A GIF of an operating pin-pallet escapement in a mantel clock. The pins and part of escape wheel are visible at bottom center. The GIF is slowed down to make the mechanism movement easier to see.

A Roskopf, pin-lever, or pin-pallet escapement is an inexpensive, less accurate version of the lever escapement, used in mechanical alarm clocks, kitchen timers, mantel clocks and, until the 1970s, cheap watches now known as pin lever watches. It was popularized by German watchmaker Georges Frederic Roskopf in its "proletarian watch" from 1867. It was invented in 1798 by Louis Perron, of Besançon, and suggested to Roskopf by Jules Grossmann.

==Background==
An escapement is the mechanism in a mechanical timepiece that gives the balance wheel pushes to keep it moving back and forth, and releases the timepiece's gears to advance a fixed amount with each swing of the wheel, thus moving the hands forward at a steady rate.
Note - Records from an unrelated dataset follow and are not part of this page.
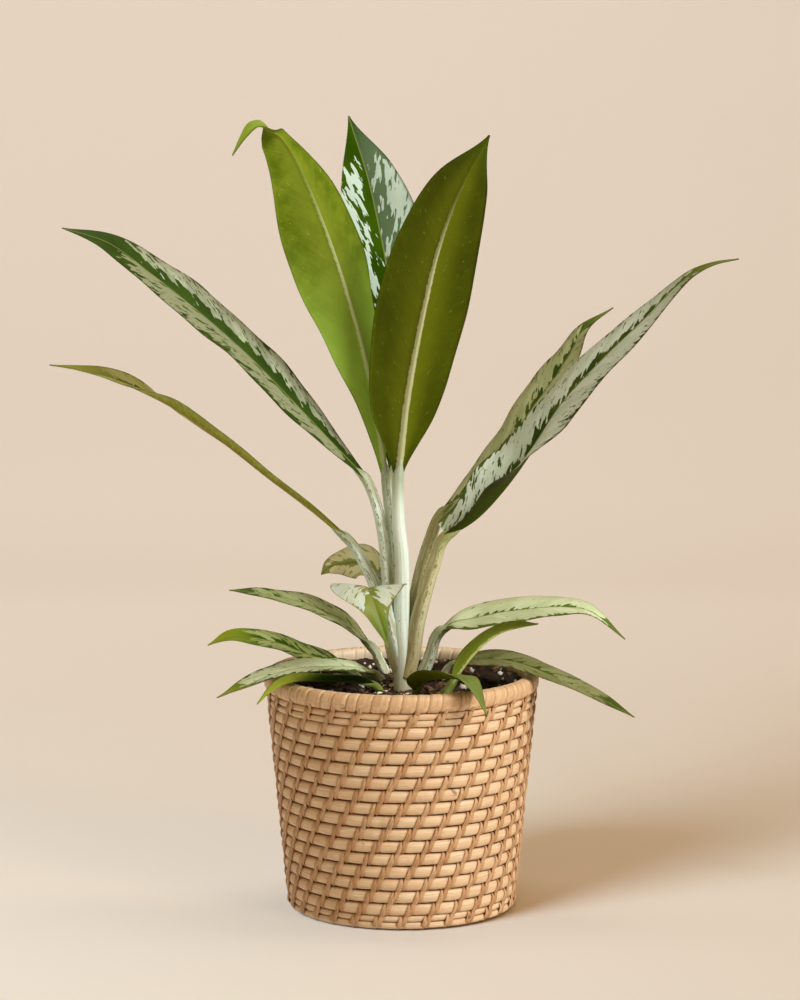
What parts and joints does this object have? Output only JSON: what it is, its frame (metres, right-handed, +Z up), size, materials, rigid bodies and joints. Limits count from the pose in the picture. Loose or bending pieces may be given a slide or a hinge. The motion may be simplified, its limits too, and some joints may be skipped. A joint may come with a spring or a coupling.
{
  "type": "potted chinese evergreen",
  "caption": "Potted foliage plant with long silver-green blades on pale clasping stalks, in a tapered coiled and lashed rattan basket.",
  "frame": {"origin": "middle of the basket's flat underside", "axes": "+Z up along the basket's axis; -Y towards the side the picture shows"},
  "size_m": [0.4204, 0.1773, 0.4873],
  "materials": {
    "rattan": "satin",
    "rim_rattan": "satin",
    "liner": "matte",
    "soil": "matte",
    "stalk": "satin",
    "leaf": "satin"
  },
  "bodies": {
    "root": {"basket_wall": "rattan", "basket_rim": "rim_rattan", "liner": "liner", "soil": "soil", "shoot_stalks": "stalk", "leaf_tall_front": "leaf", "leaf_tall_left": "leaf", "leaf_tall_back": "leaf", "leaf_left_high": "leaf", "leaf_left_low": "leaf", "leaf_right_near": "leaf", "leaf_right_far": "leaf", "leaf_drooping": "leaf", "leaf_small_behind": "leaf", "side_leaf_left_1": "leaf", "side_leaf_left_2": "leaf", "side_leaf_left_3": "leaf", "side_leaf_left_4": "leaf", "side_leaf_right_1": "leaf", "side_leaf_right_2": "leaf", "side_leaf_right_3": "leaf", "side_leaf_front": "leaf"}
  },
  "joints": []
}
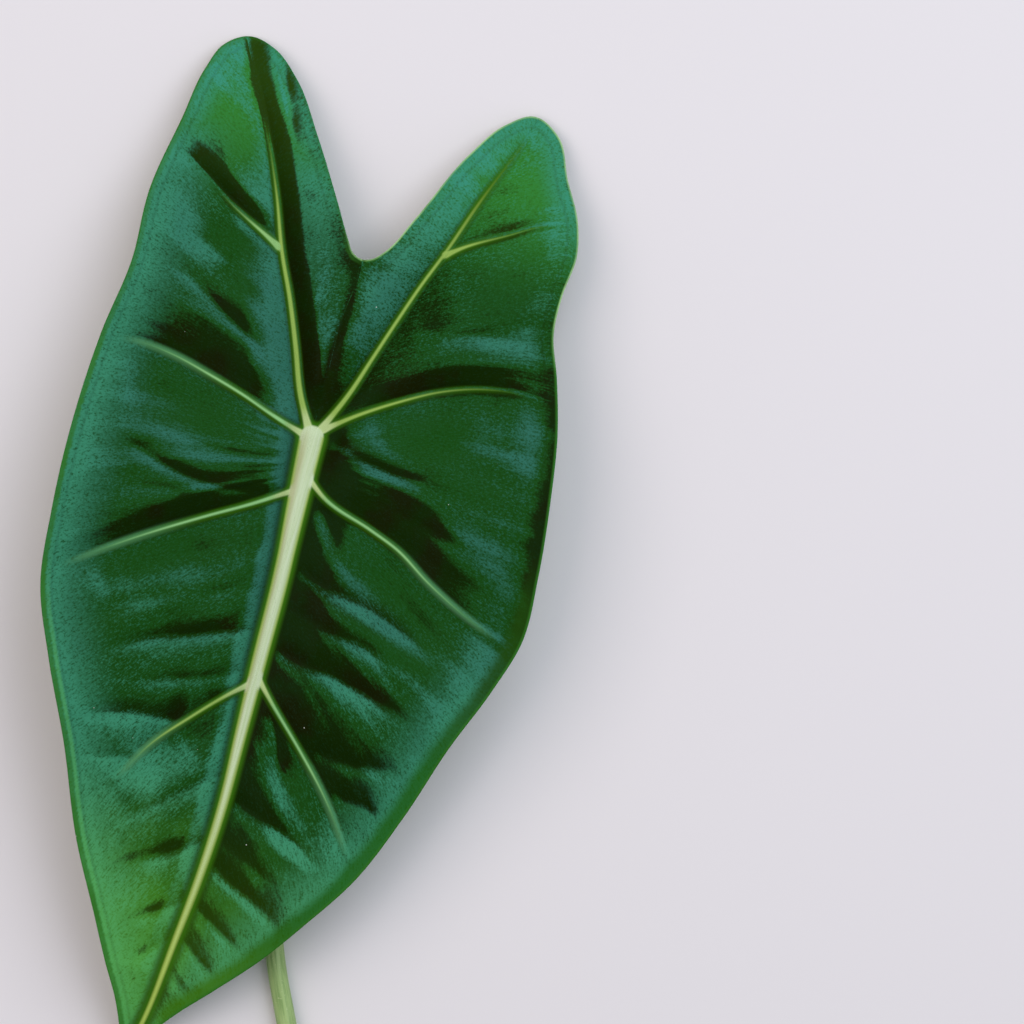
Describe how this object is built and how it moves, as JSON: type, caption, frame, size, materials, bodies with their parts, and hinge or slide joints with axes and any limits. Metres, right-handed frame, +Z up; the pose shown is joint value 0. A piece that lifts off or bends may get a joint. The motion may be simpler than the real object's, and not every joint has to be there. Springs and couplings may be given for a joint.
{
  "type": "alocasia leaf",
  "caption": "Arrow-shaped dark green leaf with two rounded back lobes, raised pale ribs, a drawn-out tip and a long pale stalk, picked and lying face up.",
  "frame": {"origin": "middle of the box's underside, at the height of the surface that the leaf lies on", "axes": "+Z up, from the surface through the leaf's upper face; +Y along the leaf towards its two back lobes, -Y towards its tip and the stalk's cut end; +X to the right seen from above with the lobes at the top"},
  "size_m": [0.1424, 0.4012, 0.027],
  "materials": {
    "blade": "leathery, faintly velvety leaf: deep green with cream midrib and yellow-green side ribs",
    "stalk": "smooth pale green leaf stalk, slightly waxy"
  },
  "bodies": {
    "root": {"leaf_blade": "blade", "leaf_stalk": "stalk"}
  },
  "joints": []
}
The pin pallet escapement is similar to the lever escapement, which is used in quality watches, except that the horizontal jewel pallets on the lever are replaced with vertical metal pins, and the shape of the escape wheel teeth is modified.

The pin pallet escapement was widely used as it had many of the advantages of the lever escapement but was easier to manufacture. The pallets in a traditional lever escapement have two angled faces, the locking face and the impulse face, which engage the escape wheel teeth. They must be adjusted to precisely correct angles for the escapement to function. In the pin pallet escapement these faces are designed into the shape of the escape wheel teeth instead, eliminating the need for costly adjustments. However, the metal pins used instead of pallets have much higher friction than jewelled pallets, and combined with the looser manufacturing tolerances this made pin pallet timepieces less accurate. The metal pins also wear more quickly. Pin pallet timepieces are usually too cheap to justify repairing, and are usually thrown away when they break down or wear out.

==History==
Roskopf used the escapement in his visionary project to manufacture a 'laborer's watch', a pocket watch, which would sell for less than a week's wages of an unskilled laborer. The innovative Roskopf watch, which came out in 1876, won awards and was widely imitated, being made in various forms until about 1925. In the US, the escapement was used in cheap dollar watches. It continued to be used in cheap wristwatches when they gained popularity after World War I. To keep costs down, pin-pallet watches usually didn't have any jeweled bearings, using plain steel bearings instead, although sometimes one jewel was incorporated for advertising purposes. An exception is Timex and Oris who in the 1960s produced fully jeweled pin-pallet watches. By 1980 inexpensive quartz watches took over the market for low-end watches which pin pallet watches had dominated, and production ceased. Quartz technology is gradually replacing the last uses of pin pallet movements in timers and alarm clocks.

==Brocot escapement==
Another escapement also called a "pin pallet escapement", unrelated to the Roskopf above, is the Brocot escapement, invented in 1823 by Louis-Gabriel Brocot and improved by his son Achille, and used in 19th century French pendulum clocks. It is a variation of the anchor escapement in which the pallets are semicircular pins. The escapement is often revealed in a cutout on the clock's face.